Calculator Input
Formula Used
Weak acid salt: Kh = Kw / Ka. The calculator solves x² / (C - x) = Kh for hydroxide concentration.
Weak base salt: Kh = Kw / Kb. The calculator solves x² / (C - x) = Kh for hydrogen ion concentration.
Weak acid and weak base salt: pH = 1/2(pKw + pKa - pKb). Hydrolysis fraction is estimated with sqrt(Kh) / (1 + sqrt(Kh)).
Neutral salt: pH = pKw / 2 under ideal dilute conditions.
Example Data Table
| Salt | Type | C | Ka | Kb | Expected Result |
|---|---|---|---|---|---|
| Sodium acetate | Weak acid salt | 0.100 M | 1.8e-5 | Not needed | Basic solution near pH 8.87 |
| Ammonium chloride | Weak base salt | 0.100 M | Not needed | 1.8e-5 | Acidic solution near pH 5.13 |
| Ammonium acetate | Weak acid and weak base salt | 0.100 M | 1.8e-5 | 1.8e-5 | Nearly neutral solution |
| Sodium chloride | Strong acid and strong base salt | 0.100 M | Not needed | Not needed | Neutral under ideal conditions |
How to Use This Calculator
- Enter the salt or sample name.
- Select the correct hydrolysis type.
- Enter molar concentration after dilution.
- Enter Ka, Kb, or both, based on salt type.
- Keep Kw at 1.0e-14 for common room temperature work.
- Change Kw when using another temperature reference.
- Press the calculate button.
- Review pH, ion levels, hydrolysis percent, and exports.
Hydrolysis Reaction Overview
Hydrolysis happens when water reacts with ions or molecules. In salt solutions, it often changes pH. A salt may come from a weak acid, a weak base, or both. Those origins decide whether the solution becomes acidic, basic, or nearly neutral.
Why Hydrolysis Matters
Chemists use hydrolysis calculations during titration work, buffer checks, and classroom experiments. The idea is simple. An ion takes a proton from water, or gives a proton to water. That shift creates hydrogen ions or hydroxide ions. The calculator estimates that shift from concentration and equilibrium constants.
Weak Acid Salt Behavior
A salt made from a weak acid and strong base contains a basic anion. The anion reacts with water. It forms the weak acid and hydroxide. The hydrolysis constant equals water ion product divided by acid dissociation constant. A smaller acid constant usually means stronger anion hydrolysis. That often raises pH.
Weak Base Salt Behavior
A salt made from a weak base and strong acid contains an acidic cation. The cation gives a proton effect to water. It forms hydrogen ions in solution. The hydrolysis constant equals water ion product divided by base dissociation constant. A weaker base gives stronger cation hydrolysis. That often lowers pH.

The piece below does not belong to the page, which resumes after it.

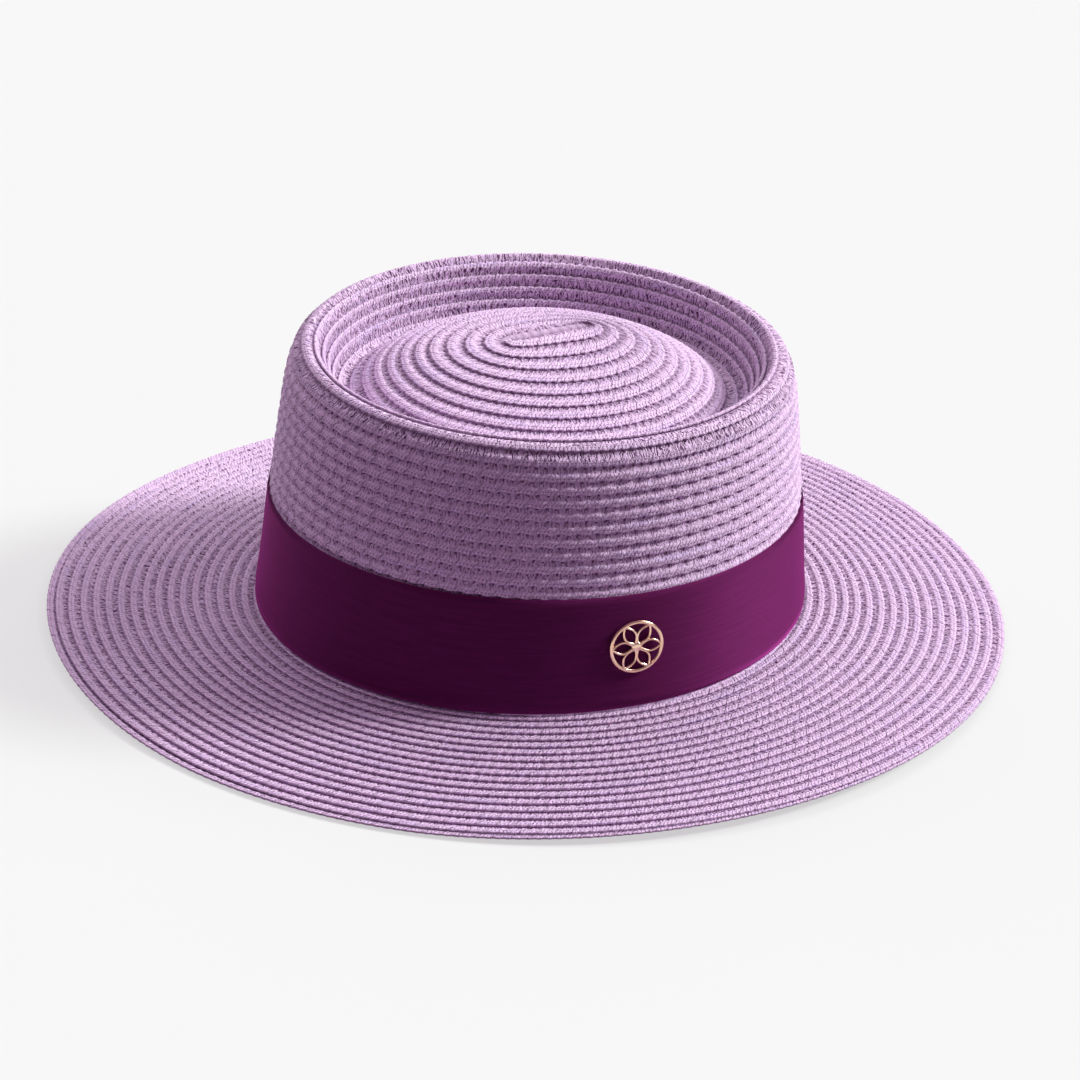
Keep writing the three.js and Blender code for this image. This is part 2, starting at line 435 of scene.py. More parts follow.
@dataclass
class BraidTape:
    """One long tape of plaited braid, laid on a surface in a lapped spiral.

    first and last are course numbers of the tape's outer edge, and begun is how many
    turns were laid before it. Steps and lobe sizes are in millimetres; lap and lobe_side
    are shares of a course.
    """

    surface: HatSurface
    first: float
    last: float
    step: float = 1.2
    start_angle: float = -math.pi / 2
    lap: float = 0.42
    lobe_length: float = 3.4
    lobe_height: float = 0.11
    lobe_side: float = 0.055
    tuck: float = 0.9
    draw_in: float = 1.1
    relief: float = 1.0
    begun: float = 0.0
    ease_last: bool = False
    coarse_after: float = 1e9
    coarse_step: float = 4.0
    walk_per_turn: int = 480

    def path(self) -> tuple[np.ndarray, np.ndarray, np.ndarray]:
        """Walks the tape's outer edge in even steps.

        Returns:
            Turns made, the edge's course number and the distance walked in millimetres.
        """
        count = math.ceil(self.walk_per_turn * (self.last - self.first))
        turns = np.linspace(0, self.last - self.first, count)
        course = self.edge_course(turns)
        points = self.surface.point(course, self.angle_at(turns))
        lengths = np.append(0, np.cumsum(np.linalg.norm(np.diff(points, axis=0), axis=1)))
        step = np.where(course > self.coarse_after, self.coarse_step, self.step)
        steps = np.append(0, np.cumsum(np.diff(lengths) / step[1:]))
        at = np.interp(np.linspace(0, steps[-1], math.ceil(steps[-1]) + 1), steps, turns)
        return at, self.edge_course(at), np.interp(at, turns, lengths)

    def angle_at(self, turns: np.ndarray) -> np.ndarray:
        """Angle round the hat; a later length goes on where the one before it ended."""
        return self.start_angle + 2 * math.pi * (turns + self.begun)

    def edge_course(self, turns: np.ndarray) -> np.ndarray:
        """Tells where the outer edge is; the last round of a hem is drawn in.

        Args:
            turns: turns made since the tape's start.

        Returns:
            The outer edge's course numbers.
        """
        course = self.first + turns
        if not self.ease_last:
            return course
        return course - self.draw_in * self.last_round(turns) ** 2

    def last_round(self, turns: np.ndarray) -> np.ndarray:
        """Share of the last round that has been laid."""
        return np.clip(self.first + turns - (self.last - 1), 0, 1)

    def build(self, name: str) -> bpy.types.Object:
        """Lays the tape and makes its mesh.

        Args:
            name: the piece's name.

        Returns:
            The tape as one closed piece.
        """
        turns, edge, along = self.path()
        columns = len(BRAID_LOOP) - 1
        mesh = MeshPiece.grid(columns, len(turns) - 1)
        right, forward = MeshPiece.shares(mesh)
        column = np.rint(right * columns).astype(int)
        line = np.rint(forward * (len(turns) - 1)).astype(int)
        across, height, wave, scallop = (
            np.array([getattr(row, key) for row in BRAID_LOOP])[column]
            for key in ("across", "height", "wave", "scallop")
        )
        phase = 2 * math.pi * (along[line] / self.lobe_length + across * 0.8)
        course = edge[line] - (1 - across) * (1 + self.lap)
        course = course + self.lobe_side * scallop * np.sin(phase)
        height = height + self.lobe_height * wave * np.sin(phase + 1.2)
        if self.first < 1:
            course, height = self.close_middle(course, height, edge[line])
            height = height + self.folded_end(along[line])
        height = np.where(height > DEEPEST_RELIEF, height * self.relief, height)
        if self.ease_last:
            height = height - self.tuck * np.minimum(1, self.last_round(turns)[line] * 9)
        self.surface.cover(mesh, course, self.angle_at(turns)[line], height)
        self.mark(mesh, along)
        return MeshPiece.close(mesh, name)

    @staticmethod
    def folded_end(walked: np.ndarray) -> np.ndarray:
        """Height that the tape's turned-under first end adds, in millimetres."""
        return np.exp(-((walked / 2.6) ** 2)) * (0.75 - 0.9 * np.exp(-walked / 0.6))

    def close_middle(
        self, course: np.ndarray, height: np.ndarray, edge: np.ndarray
    ) -> tuple[np.ndarray, np.ndarray]:
        """Folds what would pass the middle line of the tip down along it.

        Args:
            course: course number of each point.
            height: height of each point over the surface, in millimetres.
            edge: course number of the tape's outer edge beside each point.

        Returns:
            The course numbers and heights, with no point past the middle.
        """
        lowest = 0.03
        crossing = 1 - (edge - lowest) / (1 + self.lap)
        shares = [row.across for row in BRAID_TOP]
        heights = np.interp(crossing, shares, [row.height for row in BRAID_TOP])
        folded = (course < lowest) & (height > DEEPEST_RELIEF)
        height = np.where(folded, heights - 0.4 * (lowest - course), height)
        return np.maximum(course, lowest), height

    @staticmethod
    def mark(mesh: bpy.types.Mesh, along: np.ndarray) -> None:
        """Sets the UV map to millimetres along the tape and the share across it.

        Args:
            mesh: the grid, with UVs from 0 to 1.
            along: distance walked at each line of the grid, in millimetres.
        """
        right, forward = MeshPiece.corners(mesh)
        shares = np.array([row.across for row in BRAID_LOOP])
        shares[len(BRAID_TOP) :] = 2 - shares[len(BRAID_TOP) :]
        column = np.rint(right * (len(BRAID_LOOP) - 1)).astype(int)
        line = np.rint(forward * (len(along) - 1)).astype(int)
        MeshPiece.map_uv(mesh, along[line], shares[column])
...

Weak Acid and Weak Base Salts
Some salts contain both hydrolyzing ions. Their pH depends on both acid and base constants. If the acid side dominates, pH falls. If the base side dominates, pH rises. The calculator also estimates hydrolysis percent for this case.
Good Input Practice
Use molar concentration after dilution. Enter reliable constants at the same temperature. Water ion product changes with temperature. The default value suits common room temperature work. For warmer or colder systems, change it. Do not use the result as a safety decision alone. Use lab controls and verified methods.
Reading the Result
Review pH first. Then check the hydrolysis percent. A very small percent means limited reaction. A large percent means water reaction is important. The ion concentration helps compare samples. Export the result when you need reports, worksheets, or repeated lab records.
Limitations
This tool uses equilibrium approximations. It cannot replace activity corrections, full speciation software, or teacher review for concentrated, mixed, or complex samples in advanced work.
FAQs
What is hydrolysis in salt chemistry?
Hydrolysis is a reaction between water and dissolved ions. It can create hydrogen ions or hydroxide ions, which changes pH.
Which salts give basic hydrolysis?
Salts from weak acids and strong bases usually give basic hydrolysis. Their anions react with water and produce hydroxide ions.
Which salts give acidic hydrolysis?
Salts from weak bases and strong acids usually give acidic hydrolysis. Their cations increase hydrogen ion concentration in water.
What does Kh mean?
Kh is the hydrolysis constant. It relates hydrolysis strength to Kw and the acid or base dissociation constant.
Why is Kw included?
Kw represents water ionization. It changes with temperature, so it helps calculate pH more correctly for different conditions.
Can I use this for concentrated solutions?
Use caution. Concentrated solutions may need activity corrections. This calculator is best for ideal or reasonably dilute classroom cases.
What is hydrolysis percent?
Hydrolysis percent estimates the portion of salt ions reacting with water. Higher values mean hydrolysis has stronger influence.
Why do weak acid and weak base salts need both constants?
Both ions can hydrolyze. Ka and Kb show which side dominates, so both constants are needed for pH estimation.